PROBLEM DESCRIPTION> Set down, exactly as they appear, the lines from the line holding "function namedMesh(name, geometry, color, roughness)" through the line holding "before = set(bpy.data.objects)", inclusive; output nothing outside that range.

DATA SHOWN>
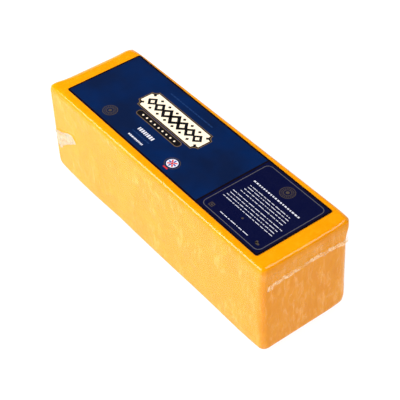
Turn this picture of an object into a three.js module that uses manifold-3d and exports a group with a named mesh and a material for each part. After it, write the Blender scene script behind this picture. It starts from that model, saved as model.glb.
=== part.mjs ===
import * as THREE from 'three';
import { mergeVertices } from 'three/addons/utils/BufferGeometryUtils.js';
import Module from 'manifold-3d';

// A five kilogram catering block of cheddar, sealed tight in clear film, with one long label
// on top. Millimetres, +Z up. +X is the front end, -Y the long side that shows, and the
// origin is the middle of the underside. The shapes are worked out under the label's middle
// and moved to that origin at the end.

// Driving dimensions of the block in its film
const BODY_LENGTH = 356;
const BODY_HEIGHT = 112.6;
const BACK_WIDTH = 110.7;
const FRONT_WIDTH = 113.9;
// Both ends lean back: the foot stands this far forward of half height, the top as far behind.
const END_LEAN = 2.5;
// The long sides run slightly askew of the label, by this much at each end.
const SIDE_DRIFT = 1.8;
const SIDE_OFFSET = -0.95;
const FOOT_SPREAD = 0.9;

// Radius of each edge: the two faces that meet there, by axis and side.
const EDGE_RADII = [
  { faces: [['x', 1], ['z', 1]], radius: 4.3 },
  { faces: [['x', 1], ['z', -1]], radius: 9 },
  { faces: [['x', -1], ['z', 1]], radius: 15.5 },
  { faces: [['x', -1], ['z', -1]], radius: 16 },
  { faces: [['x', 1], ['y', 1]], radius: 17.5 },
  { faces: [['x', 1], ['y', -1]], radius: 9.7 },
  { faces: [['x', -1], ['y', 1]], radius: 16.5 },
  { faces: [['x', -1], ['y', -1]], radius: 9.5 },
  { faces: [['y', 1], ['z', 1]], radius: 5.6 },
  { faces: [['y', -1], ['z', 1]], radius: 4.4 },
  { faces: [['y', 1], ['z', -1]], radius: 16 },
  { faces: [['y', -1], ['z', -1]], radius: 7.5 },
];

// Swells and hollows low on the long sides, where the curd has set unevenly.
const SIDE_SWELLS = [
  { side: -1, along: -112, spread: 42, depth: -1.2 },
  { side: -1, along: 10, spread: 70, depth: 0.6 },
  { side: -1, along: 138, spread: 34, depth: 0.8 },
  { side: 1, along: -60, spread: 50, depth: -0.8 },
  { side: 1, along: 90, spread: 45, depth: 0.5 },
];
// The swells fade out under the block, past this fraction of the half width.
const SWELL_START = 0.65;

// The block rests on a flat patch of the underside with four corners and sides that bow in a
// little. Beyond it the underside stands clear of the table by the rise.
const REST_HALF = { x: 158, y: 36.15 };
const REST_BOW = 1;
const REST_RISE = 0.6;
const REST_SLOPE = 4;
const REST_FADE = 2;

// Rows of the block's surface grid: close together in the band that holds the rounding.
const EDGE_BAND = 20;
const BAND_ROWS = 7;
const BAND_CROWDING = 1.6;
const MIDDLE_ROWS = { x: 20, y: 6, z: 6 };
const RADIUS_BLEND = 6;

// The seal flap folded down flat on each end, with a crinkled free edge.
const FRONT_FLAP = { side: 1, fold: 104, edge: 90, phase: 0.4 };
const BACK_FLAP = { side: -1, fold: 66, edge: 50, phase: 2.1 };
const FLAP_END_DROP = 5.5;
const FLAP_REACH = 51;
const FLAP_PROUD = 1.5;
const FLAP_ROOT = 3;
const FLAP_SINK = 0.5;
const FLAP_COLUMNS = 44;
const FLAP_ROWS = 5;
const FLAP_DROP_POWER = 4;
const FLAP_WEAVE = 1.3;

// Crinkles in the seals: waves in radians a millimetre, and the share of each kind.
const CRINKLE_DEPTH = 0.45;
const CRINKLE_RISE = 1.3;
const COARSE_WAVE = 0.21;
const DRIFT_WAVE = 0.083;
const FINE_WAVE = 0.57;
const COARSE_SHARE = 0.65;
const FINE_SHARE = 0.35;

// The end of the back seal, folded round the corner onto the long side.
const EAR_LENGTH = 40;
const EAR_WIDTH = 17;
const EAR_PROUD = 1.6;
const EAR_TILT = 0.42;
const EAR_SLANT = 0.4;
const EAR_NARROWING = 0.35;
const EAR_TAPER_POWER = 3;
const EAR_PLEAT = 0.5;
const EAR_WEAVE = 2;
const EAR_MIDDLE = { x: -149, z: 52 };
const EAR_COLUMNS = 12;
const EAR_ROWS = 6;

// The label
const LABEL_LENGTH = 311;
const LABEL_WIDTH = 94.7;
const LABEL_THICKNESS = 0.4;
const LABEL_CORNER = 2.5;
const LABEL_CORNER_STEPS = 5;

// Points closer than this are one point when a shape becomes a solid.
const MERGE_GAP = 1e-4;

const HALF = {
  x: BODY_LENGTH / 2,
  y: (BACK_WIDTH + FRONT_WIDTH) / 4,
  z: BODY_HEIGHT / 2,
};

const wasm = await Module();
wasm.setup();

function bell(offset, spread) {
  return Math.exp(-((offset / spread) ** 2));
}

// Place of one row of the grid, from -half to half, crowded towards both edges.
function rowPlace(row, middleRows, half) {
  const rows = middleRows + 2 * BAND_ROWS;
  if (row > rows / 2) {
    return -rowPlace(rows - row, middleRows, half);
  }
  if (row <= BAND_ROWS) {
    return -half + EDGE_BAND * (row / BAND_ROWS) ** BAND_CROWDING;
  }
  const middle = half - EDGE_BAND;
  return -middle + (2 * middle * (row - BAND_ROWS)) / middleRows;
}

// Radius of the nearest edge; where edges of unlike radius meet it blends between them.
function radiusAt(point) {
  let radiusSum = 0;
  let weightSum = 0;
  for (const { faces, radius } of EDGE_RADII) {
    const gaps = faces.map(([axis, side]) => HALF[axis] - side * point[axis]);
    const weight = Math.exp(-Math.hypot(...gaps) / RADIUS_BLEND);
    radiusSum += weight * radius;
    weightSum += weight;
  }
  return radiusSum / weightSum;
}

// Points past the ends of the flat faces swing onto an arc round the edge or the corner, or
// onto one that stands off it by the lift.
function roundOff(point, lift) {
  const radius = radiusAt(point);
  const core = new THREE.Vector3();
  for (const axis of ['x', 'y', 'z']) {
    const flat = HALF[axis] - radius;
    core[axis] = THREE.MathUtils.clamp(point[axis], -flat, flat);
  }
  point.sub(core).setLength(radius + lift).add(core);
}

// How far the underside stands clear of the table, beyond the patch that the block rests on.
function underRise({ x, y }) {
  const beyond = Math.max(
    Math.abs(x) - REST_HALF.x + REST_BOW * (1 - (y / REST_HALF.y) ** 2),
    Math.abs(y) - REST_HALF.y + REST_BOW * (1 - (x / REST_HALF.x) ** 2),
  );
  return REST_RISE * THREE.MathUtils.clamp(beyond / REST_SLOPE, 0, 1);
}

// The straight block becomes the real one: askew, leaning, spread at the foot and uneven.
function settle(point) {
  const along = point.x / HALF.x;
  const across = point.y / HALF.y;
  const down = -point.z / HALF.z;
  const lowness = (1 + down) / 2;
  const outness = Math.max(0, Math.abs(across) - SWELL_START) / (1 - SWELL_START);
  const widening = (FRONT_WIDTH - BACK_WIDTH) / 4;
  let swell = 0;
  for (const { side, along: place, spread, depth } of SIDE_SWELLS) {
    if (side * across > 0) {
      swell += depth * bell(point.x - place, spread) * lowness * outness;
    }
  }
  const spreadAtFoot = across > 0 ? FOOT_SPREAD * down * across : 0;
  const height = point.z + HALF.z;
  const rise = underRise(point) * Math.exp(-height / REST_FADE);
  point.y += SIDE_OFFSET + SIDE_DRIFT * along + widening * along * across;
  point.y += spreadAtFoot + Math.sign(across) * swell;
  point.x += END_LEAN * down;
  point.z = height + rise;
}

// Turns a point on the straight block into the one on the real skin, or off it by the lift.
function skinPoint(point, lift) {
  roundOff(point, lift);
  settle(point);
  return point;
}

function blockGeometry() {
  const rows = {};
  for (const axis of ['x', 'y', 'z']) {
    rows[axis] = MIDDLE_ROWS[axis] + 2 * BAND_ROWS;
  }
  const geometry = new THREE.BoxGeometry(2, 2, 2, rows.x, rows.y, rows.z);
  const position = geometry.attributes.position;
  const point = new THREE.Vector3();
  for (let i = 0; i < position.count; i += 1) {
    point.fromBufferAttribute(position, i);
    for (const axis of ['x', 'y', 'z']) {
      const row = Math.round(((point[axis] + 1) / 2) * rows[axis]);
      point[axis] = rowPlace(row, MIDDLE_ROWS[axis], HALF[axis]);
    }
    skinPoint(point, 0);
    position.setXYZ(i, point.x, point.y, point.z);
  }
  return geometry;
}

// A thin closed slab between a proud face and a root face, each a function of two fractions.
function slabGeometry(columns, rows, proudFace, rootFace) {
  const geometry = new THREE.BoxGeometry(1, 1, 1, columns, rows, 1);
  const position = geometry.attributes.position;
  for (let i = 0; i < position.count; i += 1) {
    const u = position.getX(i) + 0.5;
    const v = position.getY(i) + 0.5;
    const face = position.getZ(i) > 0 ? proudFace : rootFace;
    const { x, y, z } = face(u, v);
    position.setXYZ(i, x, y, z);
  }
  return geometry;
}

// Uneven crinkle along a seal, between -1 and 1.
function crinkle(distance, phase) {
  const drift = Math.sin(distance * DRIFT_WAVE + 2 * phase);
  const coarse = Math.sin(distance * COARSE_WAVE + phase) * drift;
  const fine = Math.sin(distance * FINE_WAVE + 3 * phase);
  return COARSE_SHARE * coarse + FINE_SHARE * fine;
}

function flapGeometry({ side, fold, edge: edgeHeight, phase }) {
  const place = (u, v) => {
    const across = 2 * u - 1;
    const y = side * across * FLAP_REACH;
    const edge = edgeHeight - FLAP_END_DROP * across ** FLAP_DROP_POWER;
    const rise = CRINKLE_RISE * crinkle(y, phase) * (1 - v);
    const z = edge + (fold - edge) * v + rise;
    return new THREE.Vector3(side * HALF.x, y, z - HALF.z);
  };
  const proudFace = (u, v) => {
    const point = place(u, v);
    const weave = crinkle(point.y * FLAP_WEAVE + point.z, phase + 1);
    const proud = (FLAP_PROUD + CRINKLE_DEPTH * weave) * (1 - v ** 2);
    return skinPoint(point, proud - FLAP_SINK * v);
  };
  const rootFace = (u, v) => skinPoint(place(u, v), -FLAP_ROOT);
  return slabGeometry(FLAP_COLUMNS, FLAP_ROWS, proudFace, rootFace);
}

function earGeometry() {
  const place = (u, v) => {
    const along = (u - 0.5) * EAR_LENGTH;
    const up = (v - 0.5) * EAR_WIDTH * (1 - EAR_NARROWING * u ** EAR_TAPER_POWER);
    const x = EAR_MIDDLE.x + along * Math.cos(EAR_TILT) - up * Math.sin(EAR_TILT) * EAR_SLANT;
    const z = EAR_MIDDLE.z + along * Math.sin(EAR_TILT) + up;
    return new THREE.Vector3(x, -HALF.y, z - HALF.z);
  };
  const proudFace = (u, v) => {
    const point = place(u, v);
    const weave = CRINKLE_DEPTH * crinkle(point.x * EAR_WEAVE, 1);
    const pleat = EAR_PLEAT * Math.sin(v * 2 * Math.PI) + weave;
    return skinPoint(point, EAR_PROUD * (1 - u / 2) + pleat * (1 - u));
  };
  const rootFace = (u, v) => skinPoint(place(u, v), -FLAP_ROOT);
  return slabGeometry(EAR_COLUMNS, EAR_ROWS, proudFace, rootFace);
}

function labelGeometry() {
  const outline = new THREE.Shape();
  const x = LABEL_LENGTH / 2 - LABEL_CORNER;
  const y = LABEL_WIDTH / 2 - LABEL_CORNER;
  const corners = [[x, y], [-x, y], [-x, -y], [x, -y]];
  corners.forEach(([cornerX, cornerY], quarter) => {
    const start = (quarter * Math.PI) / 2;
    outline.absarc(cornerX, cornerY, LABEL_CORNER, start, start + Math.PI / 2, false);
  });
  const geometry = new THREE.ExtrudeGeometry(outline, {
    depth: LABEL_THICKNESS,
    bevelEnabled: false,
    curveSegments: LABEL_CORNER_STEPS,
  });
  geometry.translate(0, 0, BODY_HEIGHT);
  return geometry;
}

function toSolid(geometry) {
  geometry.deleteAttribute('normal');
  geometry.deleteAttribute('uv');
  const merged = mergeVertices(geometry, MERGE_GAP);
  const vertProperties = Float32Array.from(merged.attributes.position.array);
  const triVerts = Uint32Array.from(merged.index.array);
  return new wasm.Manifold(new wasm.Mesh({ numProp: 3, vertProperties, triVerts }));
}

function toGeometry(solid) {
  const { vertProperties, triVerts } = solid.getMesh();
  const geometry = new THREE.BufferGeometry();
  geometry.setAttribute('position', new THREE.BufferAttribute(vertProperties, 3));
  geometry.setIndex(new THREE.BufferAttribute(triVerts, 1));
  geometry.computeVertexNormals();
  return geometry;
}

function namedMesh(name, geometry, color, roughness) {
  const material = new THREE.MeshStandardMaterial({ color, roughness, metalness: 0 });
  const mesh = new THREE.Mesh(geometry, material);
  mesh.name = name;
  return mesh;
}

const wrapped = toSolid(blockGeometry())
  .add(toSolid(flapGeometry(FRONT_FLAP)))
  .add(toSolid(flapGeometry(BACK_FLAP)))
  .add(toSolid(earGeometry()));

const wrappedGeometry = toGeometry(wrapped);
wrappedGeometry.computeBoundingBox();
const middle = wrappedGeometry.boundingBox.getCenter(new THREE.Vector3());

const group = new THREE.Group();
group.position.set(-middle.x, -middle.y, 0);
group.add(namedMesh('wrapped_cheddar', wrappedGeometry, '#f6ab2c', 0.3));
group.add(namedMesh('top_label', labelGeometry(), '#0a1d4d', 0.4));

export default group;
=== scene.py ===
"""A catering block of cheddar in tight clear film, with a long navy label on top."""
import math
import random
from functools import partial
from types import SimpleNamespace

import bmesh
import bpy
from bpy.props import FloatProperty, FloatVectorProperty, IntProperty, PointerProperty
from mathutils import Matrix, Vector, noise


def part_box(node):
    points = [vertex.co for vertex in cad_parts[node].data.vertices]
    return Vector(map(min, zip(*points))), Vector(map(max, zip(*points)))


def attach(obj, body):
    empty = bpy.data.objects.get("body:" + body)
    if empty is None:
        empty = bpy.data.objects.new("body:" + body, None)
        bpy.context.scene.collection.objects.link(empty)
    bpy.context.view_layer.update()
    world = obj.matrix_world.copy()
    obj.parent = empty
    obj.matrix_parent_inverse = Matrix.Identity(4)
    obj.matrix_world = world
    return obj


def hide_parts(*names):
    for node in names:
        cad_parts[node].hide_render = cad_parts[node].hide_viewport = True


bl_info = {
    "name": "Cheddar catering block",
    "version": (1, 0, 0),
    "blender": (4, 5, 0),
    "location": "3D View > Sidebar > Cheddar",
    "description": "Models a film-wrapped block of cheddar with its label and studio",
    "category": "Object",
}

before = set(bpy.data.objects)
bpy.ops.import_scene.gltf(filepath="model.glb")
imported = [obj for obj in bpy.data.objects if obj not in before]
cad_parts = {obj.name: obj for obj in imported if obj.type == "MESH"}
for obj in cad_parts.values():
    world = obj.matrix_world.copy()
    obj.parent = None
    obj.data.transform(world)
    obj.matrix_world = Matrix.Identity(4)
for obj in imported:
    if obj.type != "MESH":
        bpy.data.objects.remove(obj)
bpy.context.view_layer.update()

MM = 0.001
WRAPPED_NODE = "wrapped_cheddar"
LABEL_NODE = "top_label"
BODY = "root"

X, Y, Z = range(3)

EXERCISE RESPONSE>
function namedMesh(name, geometry, color, roughness) {
  const material = new THREE.MeshStandardMaterial({ color, roughness, metalness: 0 });
  const mesh = new THREE.Mesh(geometry, material);
  mesh.name = name;
  return mesh;
}

const wrapped = toSolid(blockGeometry())
  .add(toSolid(flapGeometry(FRONT_FLAP)))
  .add(toSolid(flapGeometry(BACK_FLAP)))
  .add(toSolid(earGeometry()));

const wrappedGeometry = toGeometry(wrapped);
wrappedGeometry.computeBoundingBox();
const middle = wrappedGeometry.boundingBox.getCenter(new THREE.Vector3());

const group = new THREE.Group();
group.position.set(-middle.x, -middle.y, 0);
group.add(namedMesh('wrapped_cheddar', wrappedGeometry, '#f6ab2c', 0.3));
group.add(namedMesh('top_label', labelGeometry(), '#0a1d4d', 0.4));

export default group;
=== scene.py ===
"""A catering block of cheddar in tight clear film, with a long navy label on top."""
import math
import random
from functools import partial
from types import SimpleNamespace

import bmesh
import bpy
from bpy.props import FloatProperty, FloatVectorProperty, IntProperty, PointerProperty
from mathutils import Matrix, Vector, noise


def part_box(node):
    points = [vertex.co for vertex in cad_parts[node].data.vertices]
    return Vector(map(min, zip(*points))), Vector(map(max, zip(*points)))


def attach(obj, body):
    empty = bpy.data.objects.get("body:" + body)
    if empty is None:
        empty = bpy.data.objects.new("body:" + body, None)
        bpy.context.scene.collection.objects.link(empty)
    bpy.context.view_layer.update()
    world = obj.matrix_world.copy()
    obj.parent = empty
    obj.matrix_parent_inverse = Matrix.Identity(4)
    obj.matrix_world = world
    return obj


def hide_parts(*names):
    for node in names:
        cad_parts[node].hide_render = cad_parts[node].hide_viewport = True


bl_info = {
    "name": "Cheddar catering block",
    "version": (1, 0, 0),
    "blender": (4, 5, 0),
    "location": "3D View > Sidebar > Cheddar",
    "description": "Models a film-wrapped block of cheddar with its label and studio",
    "category": "Object",
}

before = set(bpy.data.objects)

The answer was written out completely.